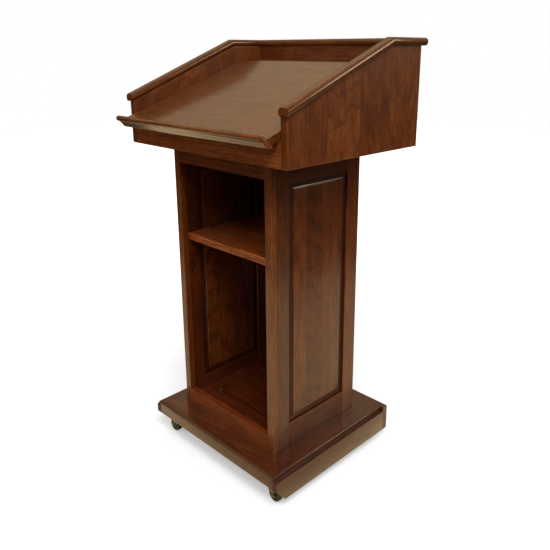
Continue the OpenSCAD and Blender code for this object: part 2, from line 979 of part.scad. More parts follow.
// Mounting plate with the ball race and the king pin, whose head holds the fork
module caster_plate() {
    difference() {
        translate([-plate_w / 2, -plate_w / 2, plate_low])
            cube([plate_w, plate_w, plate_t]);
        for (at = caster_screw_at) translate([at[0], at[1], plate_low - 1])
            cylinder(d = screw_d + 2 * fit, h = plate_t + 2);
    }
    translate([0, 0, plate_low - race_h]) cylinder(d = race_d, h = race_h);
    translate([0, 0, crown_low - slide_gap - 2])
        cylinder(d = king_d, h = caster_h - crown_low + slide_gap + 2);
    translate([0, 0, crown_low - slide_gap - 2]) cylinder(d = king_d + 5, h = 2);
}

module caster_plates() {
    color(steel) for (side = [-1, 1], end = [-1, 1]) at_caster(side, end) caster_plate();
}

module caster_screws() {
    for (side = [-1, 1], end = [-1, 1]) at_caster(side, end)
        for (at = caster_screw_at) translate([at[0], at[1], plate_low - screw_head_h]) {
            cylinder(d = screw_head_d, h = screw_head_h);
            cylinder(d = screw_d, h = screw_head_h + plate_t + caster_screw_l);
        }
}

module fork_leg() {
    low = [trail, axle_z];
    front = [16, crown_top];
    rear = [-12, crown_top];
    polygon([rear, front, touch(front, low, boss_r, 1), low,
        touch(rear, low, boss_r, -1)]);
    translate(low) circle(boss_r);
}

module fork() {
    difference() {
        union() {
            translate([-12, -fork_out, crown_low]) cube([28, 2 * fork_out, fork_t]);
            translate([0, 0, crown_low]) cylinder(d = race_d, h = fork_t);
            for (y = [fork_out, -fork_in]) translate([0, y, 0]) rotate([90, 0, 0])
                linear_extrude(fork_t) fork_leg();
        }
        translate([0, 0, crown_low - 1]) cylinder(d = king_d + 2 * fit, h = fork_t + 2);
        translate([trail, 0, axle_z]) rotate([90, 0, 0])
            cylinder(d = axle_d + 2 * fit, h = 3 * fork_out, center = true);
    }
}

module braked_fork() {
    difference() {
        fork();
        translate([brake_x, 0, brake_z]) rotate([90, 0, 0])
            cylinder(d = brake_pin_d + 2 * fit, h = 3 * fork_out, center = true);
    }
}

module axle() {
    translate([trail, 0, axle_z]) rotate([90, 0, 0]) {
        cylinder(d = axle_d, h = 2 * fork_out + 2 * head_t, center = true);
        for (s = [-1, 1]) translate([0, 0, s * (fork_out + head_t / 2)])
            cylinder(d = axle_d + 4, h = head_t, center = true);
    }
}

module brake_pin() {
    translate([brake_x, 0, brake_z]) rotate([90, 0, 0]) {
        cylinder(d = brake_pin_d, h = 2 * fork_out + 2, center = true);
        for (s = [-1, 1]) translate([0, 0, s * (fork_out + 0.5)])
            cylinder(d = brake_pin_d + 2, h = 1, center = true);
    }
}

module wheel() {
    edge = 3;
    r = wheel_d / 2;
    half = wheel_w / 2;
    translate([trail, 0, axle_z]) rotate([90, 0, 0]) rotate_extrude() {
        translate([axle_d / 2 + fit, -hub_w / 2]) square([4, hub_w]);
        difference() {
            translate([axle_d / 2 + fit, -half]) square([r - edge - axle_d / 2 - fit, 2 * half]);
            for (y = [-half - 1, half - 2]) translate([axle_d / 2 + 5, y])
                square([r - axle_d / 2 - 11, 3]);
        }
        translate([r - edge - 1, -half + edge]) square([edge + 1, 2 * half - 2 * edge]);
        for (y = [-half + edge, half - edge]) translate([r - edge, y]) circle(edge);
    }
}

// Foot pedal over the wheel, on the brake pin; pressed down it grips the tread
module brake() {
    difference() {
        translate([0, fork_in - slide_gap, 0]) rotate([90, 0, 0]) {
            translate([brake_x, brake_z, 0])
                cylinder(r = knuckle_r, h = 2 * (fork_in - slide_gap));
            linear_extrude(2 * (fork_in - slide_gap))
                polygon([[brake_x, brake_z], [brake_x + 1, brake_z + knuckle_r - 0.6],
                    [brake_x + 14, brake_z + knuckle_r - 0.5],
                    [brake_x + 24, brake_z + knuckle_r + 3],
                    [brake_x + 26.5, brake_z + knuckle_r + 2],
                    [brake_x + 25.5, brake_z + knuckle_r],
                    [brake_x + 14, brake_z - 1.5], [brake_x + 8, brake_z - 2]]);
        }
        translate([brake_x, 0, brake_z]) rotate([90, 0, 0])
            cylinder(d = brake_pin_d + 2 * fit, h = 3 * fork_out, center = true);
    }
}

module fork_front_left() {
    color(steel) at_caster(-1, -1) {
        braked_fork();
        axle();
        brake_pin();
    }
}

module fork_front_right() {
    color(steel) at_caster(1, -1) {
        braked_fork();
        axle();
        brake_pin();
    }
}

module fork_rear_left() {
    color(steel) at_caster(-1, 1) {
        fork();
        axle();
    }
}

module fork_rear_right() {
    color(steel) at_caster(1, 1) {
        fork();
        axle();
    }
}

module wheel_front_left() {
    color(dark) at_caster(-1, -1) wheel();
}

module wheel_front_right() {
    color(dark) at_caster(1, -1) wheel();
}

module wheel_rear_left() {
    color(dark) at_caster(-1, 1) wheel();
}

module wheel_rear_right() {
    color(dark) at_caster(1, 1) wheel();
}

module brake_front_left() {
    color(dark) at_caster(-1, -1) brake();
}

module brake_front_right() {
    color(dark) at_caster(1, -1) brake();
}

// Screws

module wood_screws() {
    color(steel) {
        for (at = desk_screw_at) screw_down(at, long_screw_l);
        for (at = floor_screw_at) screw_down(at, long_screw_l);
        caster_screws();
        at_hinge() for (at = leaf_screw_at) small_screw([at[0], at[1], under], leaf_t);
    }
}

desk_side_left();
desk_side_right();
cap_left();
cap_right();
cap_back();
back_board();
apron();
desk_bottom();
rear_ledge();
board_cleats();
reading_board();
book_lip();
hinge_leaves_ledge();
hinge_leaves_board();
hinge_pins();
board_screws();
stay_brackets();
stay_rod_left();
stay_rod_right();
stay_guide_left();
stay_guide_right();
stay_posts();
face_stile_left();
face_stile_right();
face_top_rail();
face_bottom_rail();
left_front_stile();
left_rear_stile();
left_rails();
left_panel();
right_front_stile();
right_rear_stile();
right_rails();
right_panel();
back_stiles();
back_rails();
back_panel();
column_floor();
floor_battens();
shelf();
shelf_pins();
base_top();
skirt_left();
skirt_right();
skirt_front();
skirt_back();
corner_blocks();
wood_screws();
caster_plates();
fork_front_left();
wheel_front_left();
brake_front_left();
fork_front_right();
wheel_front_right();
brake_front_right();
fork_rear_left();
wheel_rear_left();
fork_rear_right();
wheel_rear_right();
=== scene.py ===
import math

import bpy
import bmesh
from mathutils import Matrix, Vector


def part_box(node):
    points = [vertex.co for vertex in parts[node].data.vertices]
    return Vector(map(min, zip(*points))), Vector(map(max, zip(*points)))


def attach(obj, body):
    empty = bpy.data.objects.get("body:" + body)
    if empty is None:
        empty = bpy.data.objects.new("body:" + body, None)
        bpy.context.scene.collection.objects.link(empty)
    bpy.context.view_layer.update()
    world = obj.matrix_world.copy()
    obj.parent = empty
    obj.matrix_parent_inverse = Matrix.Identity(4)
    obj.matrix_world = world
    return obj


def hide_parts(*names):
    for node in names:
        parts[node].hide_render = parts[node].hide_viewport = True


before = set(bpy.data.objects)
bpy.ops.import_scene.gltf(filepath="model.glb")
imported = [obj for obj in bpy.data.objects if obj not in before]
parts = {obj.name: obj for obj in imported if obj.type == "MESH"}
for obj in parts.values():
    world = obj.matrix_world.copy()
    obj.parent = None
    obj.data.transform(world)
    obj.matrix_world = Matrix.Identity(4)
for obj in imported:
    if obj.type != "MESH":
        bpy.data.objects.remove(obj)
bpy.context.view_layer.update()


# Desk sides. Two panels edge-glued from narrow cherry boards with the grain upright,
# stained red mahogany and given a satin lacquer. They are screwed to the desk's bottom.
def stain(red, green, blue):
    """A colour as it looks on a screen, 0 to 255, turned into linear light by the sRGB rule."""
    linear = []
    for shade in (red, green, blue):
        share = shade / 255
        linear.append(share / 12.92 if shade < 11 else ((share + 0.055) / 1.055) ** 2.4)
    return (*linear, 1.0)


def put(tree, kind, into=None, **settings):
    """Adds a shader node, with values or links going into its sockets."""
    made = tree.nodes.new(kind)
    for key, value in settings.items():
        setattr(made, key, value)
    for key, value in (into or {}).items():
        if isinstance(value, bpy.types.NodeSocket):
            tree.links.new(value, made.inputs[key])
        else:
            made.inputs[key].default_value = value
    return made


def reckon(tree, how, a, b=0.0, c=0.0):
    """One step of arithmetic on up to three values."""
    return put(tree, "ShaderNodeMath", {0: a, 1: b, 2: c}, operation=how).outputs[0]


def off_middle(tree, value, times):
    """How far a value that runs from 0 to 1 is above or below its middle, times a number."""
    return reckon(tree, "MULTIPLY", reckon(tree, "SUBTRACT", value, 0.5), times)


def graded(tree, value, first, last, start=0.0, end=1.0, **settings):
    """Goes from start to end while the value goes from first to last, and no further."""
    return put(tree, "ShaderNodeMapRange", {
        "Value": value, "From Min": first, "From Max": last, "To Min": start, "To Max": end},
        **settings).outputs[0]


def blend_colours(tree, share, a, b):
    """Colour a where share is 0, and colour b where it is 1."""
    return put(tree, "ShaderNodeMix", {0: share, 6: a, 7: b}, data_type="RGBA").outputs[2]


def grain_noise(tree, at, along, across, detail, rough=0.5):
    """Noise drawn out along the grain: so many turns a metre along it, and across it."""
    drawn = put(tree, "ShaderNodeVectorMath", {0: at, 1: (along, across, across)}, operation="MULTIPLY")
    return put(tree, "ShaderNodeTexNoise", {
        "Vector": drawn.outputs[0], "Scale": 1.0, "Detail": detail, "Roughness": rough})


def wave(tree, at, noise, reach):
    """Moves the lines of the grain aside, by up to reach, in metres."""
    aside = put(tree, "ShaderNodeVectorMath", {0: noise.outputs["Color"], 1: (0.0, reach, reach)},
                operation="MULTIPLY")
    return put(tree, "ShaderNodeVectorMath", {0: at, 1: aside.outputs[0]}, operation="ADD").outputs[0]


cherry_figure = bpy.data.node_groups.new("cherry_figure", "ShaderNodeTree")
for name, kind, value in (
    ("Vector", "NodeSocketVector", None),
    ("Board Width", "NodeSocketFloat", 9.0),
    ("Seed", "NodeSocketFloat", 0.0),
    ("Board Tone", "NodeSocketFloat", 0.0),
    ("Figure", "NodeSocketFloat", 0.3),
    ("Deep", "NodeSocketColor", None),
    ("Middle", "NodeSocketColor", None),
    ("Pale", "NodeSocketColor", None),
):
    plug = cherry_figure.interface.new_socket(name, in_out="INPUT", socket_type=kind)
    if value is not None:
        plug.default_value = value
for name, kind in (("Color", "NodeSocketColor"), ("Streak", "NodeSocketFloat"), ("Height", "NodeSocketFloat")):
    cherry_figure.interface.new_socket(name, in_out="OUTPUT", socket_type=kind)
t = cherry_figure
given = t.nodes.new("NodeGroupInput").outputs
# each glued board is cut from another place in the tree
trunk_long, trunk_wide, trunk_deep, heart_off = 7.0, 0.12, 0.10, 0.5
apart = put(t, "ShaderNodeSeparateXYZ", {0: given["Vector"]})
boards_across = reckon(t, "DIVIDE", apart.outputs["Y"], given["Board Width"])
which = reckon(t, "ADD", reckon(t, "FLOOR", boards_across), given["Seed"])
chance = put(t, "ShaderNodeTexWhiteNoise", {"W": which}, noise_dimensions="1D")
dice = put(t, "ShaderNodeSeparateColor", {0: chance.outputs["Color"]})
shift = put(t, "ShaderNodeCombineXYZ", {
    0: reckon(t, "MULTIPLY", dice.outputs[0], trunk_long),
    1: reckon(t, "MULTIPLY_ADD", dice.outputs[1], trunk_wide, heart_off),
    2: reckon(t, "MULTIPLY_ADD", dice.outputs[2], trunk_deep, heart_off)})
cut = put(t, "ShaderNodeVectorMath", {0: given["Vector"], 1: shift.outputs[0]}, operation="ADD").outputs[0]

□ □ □

[EXERCISE] Extract and reproduce exactly the lines opening with the line containing "desk_side_left();" and closing with the line containing "bpy.data.objects.remove(obj)", inclusive.

[REPLY]
desk_side_left();
desk_side_right();
cap_left();
cap_right();
cap_back();
back_board();
apron();
desk_bottom();
rear_ledge();
board_cleats();
reading_board();
book_lip();
hinge_leaves_ledge();
hinge_leaves_board();
hinge_pins();
board_screws();
stay_brackets();
stay_rod_left();
stay_rod_right();
stay_guide_left();
stay_guide_right();
stay_posts();
face_stile_left();
face_stile_right();
face_top_rail();
face_bottom_rail();
left_front_stile();
left_rear_stile();
left_rails();
left_panel();
right_front_stile();
right_rear_stile();
right_rails();
right_panel();
back_stiles();
back_rails();
back_panel();
column_floor();
floor_battens();
shelf();
shelf_pins();
base_top();
skirt_left();
skirt_right();
skirt_front();
skirt_back();
corner_blocks();
wood_screws();
caster_plates();
fork_front_left();
wheel_front_left();
brake_front_left();
fork_front_right();
wheel_front_right();
brake_front_right();
fork_rear_left();
wheel_rear_left();
fork_rear_right();
wheel_rear_right();
=== scene.py ===
import math

import bpy
import bmesh
from mathutils import Matrix, Vector


def part_box(node):
    points = [vertex.co for vertex in parts[node].data.vertices]
    return Vector(map(min, zip(*points))), Vector(map(max, zip(*points)))


def attach(obj, body):
    empty = bpy.data.objects.get("body:" + body)
    if empty is None:
        empty = bpy.data.objects.new("body:" + body, None)
        bpy.context.scene.collection.objects.link(empty)
    bpy.context.view_layer.update()
    world = obj.matrix_world.copy()
    obj.parent = empty
    obj.matrix_parent_inverse = Matrix.Identity(4)
    obj.matrix_world = world
    return obj


def hide_parts(*names):
    for node in names:
        parts[node].hide_render = parts[node].hide_viewport = True


before = set(bpy.data.objects)
bpy.ops.import_scene.gltf(filepath="model.glb")
imported = [obj for obj in bpy.data.objects if obj not in before]
parts = {obj.name: obj for obj in imported if obj.type == "MESH"}
for obj in parts.values():
    world = obj.matrix_world.copy()
    obj.parent = None
    obj.data.transform(world)
    obj.matrix_world = Matrix.Identity(4)
for obj in imported:
    if obj.type != "MESH":
        bpy.data.objects.remove(obj)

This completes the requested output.